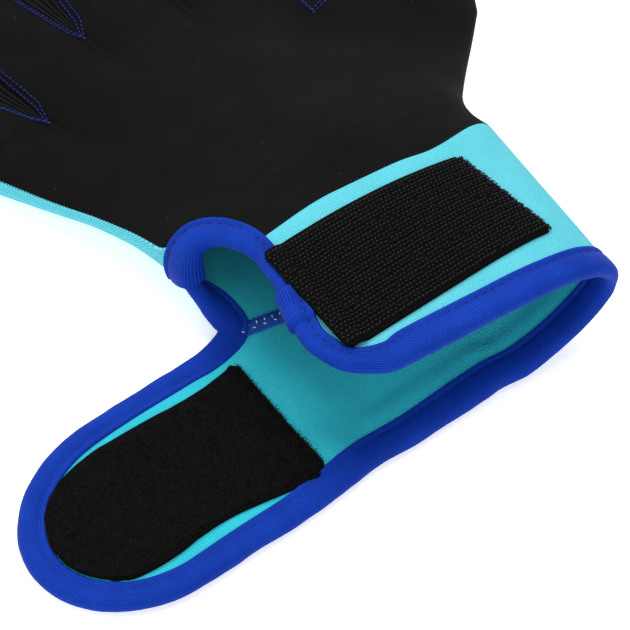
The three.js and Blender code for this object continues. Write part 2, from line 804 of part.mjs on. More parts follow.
// Loop tape on the inside of the strap, its end rounded like the strap's
function loopSurface() {
  const surface = new Surface();
  const rim = strap_binding_width - edge_inset + tape_gap + sheet_gap;
  const tip = strap_tip_length - rim;
  const end = loop_length - tip;
  const middleY = (out) => (strapLow(-out) + strapHigh(-out)) / 2;
  const patch_columns = 7;
  const patch_rows = 8;
  let previous = null;
  for (let i = 0; i <= patch_columns + 4; i += 1) {
    const tipShare = Math.max(0, i - patch_columns) / 4;
    const b = Math.sin((Math.PI / 2) * tipShare);
    const column = [];
    for (let j = 0; j <= patch_rows; j += 1) {
      const a = (2 * j) / patch_rows - 1;
      const x = b * Math.sqrt(1 - (a * a) / 2);
      const y = a * Math.sqrt(1 - (b * b) / 2);
      const body = tip_start - end * (1 - Math.min(1, i / patch_columns));
      const corner = i === 0 && Math.abs(a) === 1 ? hook_corner : 0;
      const centre = new THREE.Vector3(-body - corner, middleY(Math.min(body, tip_start)), 0);
      const point = centre.addScaledVector(strap_axis, x * tip);
      const at = new THREE.Vector3(point.x, point.y + (y * loop_width) / 2, wall / 2 + lift);
      column.push(surface.add(at));
    }
    if (previous) surface.band(previous, column);
    previous = column;
  }
  return surface;
}

// Overlocked seam inside, over the joint of the cuff and the hand, from the notch round to the
// free end
function seamGeometry() {
  const surface = new Surface();
  const seam_columns = 30;
  let previous = null;
  for (let i = 0; i <= seam_columns; i += 1) {
    const degrees = lerp(seam_from, seam_to, i / seam_columns);
    const out = -handPoint(degrees, 0).x;
    const v = 1 - seam_width / 2 / cuff_length;
    const onCuff = degrees > -90 ? strapPoint(out, v) : ringAt(degrees + 360, v);
    const column = [onCuff, handPoint(degrees, seam_width / 2 / palm_length)];
    const rails = column.map((point) => surface.add(point));
    if (previous) surface.band(previous, rails);
    previous = rails;
  }
  const base = -wall / 2 - 1.5 * tape_gap;
  return surface.solid(base, base - seam_thickness);
}

const colors = {
  black: 0x1b1b1d,
  cyan: 0x4fcfdc,
  blue: 0x1740b8,
  tape: 0x141414,
};

function addPiece(name, geometry, color, roughness) {
  const material = new THREE.MeshStandardMaterial({ color, roughness, metalness: 0 });
  const mesh = new THREE.Mesh(geometry, material);
  mesh.name = name;
  glove.add(mesh);
}

const glove = new THREE.Group();
addPiece("palm_panel", panelSurface(1).solid(wall / 2, -wall / 2), colors.black, 0.9);
addPiece("back_panel", panelSurface(-1).solid(wall / 2, -wall / 2), colors.cyan, 0.85);
addPiece("cuff_band", cuffSurface().solid(wall / 2, -wall / 2), colors.cyan, 0.85);
addPiece("edge_binding", bindingGeometry(), colors.blue, 0.7);
addPiece("hook_patch", hookGeometry(), colors.tape, 0.95);
const patch_base = wall / 2 + tape_gap;
addPiece("loop_patch", loopSurface().solid(patch_base + patch_thickness, patch_base), colors.tape, 1);
addPiece("cuff_seam", seamGeometry(), colors.blue, 0.8);

export default glove;
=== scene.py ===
import math

import bpy
import numpy as np
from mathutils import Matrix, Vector, noise


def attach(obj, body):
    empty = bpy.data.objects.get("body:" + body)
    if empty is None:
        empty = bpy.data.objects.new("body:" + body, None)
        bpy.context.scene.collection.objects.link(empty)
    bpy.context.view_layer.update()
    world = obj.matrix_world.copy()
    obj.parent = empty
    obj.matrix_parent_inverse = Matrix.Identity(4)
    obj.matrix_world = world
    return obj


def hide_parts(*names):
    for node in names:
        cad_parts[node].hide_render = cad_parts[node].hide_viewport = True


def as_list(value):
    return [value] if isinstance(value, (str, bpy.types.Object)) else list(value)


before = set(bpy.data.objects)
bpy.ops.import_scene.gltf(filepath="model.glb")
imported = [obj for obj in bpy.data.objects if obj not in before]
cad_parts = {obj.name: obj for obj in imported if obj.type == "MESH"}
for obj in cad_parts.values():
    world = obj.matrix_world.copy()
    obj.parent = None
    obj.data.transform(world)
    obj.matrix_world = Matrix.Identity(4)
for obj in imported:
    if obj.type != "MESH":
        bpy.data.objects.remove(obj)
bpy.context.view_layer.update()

# Right-hand webbed swim glove lying palm side up, its wrist strap open.
# Lengths are millimetres until a mesh is made. +Y runs to the fingertips and +X to the thumb side.

MM = 0.001

# Camera, fitted to the photograph
AZIMUTH = math.radians(-34)
ELEVATION = math.radians(48)
DISTANCE = 0.55
FOCAL = 125.7
SENSOR = 36.0
LOOK_AT = Vector((-0.018, 0.022, 0.0))

# Cloth
WALL = 2.2
LIFT = 1.6
RIM_ROUND = 0.75

# Cuff
CUFF_LENGTH = 50.0
MOUTH_Y = -25.5
OVERHANG = 1.5
WRIST_HALF = 44.0
MOUTH_HALF = 37.0
MOUTH_DROP = 1.5
FLAT_UNDER = 10.0
CUFF_HEIGHT = 34.0
SEAM_RISE = 9.0
SEAM_RISE_START = 0.35
PALM_ARCH = 3.4
PALM_ARCH_RISE = (-37.0, -9.0)
PALM_ARCH_FALL = (8.0, 38.0)
FREE_END = 39.0
MOUTH_SECTION = {"top_left": 9.0, "top_right": 2.9, "low_left": 2.0, "low_right": 1.45}
SEAM_Y = MOUTH_Y + CUFF_LENGTH
RING_MIDDLE = CUFF_HEIGHT / 2
RING_RISE = (CUFF_HEIGHT - WALL) / 2

# Strap
STRAP_REACH = 116.5
STRAP_WIDTH = 56.0
STRAP_TIP = 30.0
STRAP_SLOPE = math.tan(math.radians(5.6))
STRAP_NARROWING = 1.25
STRAP_START = -7.0
STRAP_ROOT = (0.96, 1.08)

# Hand
PALM_LENGTH = 117.0
NOTCH_DEPTH = 14.0
FINGER_HEIGHT = 14.0
MIDDLE_FINGER = 78.0
FINGER_WIDTH = 25.0
CROTCH = 3.0
TIP_STRETCH = 1.15
FINGER_EASE = 0.6
FINGER_WAIST = 0.12
WEB_REACH = 0.66
WEB_END = 0.9
WEB_DIP = 0.24
WEB_SAG = 2.5
SHEET_GAP = 0.3
NOTCH_TOP = 58.0
NOTCH_BOTTOM = -29.0
NOTCH_TOP_TURN = (NOTCH_TOP, 0.55)
NOTCH_BOTTOM_TURN = (NOTCH_BOTTOM, 0.25)
OPENING_CURVE = 0.9
OPENING_TURN = 20.0
SEAM_ANGLE = 22.0
SIDE_ANGLE = 7.0
SIDE_TURN = 0.14
SIDE_LAP_END = 0.6
FLATTENING = 0.58
FLAT_UNDER_END = 0.4
PALM_ARCH_END = 0.25

# Binding
EDGE_INSET = 2.7
BINDING = 8.7
STRAP_BINDING = 6.9
NOTCH_BINDING = 8.8
FREE_END_BINDING = 5.8


def as_table(names, *rows):
    """Rows of a table, each with a value under every name."""
    return [dict(zip(names, row)) for row in rows]


LEFT_SIDE = as_table(
    ("along", "out"),
    (0.0, 1.0), (0.12, 1.01), (0.22, 1.04), (0.3, 1.08),
    (0.39, 1.16), (0.48, 1.26), (0.58, 1.38), (0.667, 1.5),
)
RIGHT_SIDE = as_table(
    ("along", "out"),
    (0.075, 1.0), (0.13, 0.99), (0.19, 1.03), (0.245, 1.11),
    (0.3, 1.23), (0.37, 1.4), (0.45, 1.6), (0.53, 1.8),
)
ROOTS = as_table(
    ("along", "out"),
    (0.667, -1.5), (0.769, -1.0), (0.991, -0.43), (1.009, 0.28), (0.752, 0.94), (0.53, 1.8),
)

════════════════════

* [EXERCISE TASK] How many lines of the data hold the string "update"? Reply with the number alone.

* [RESPONSE FOR THIS EXERCISE] 2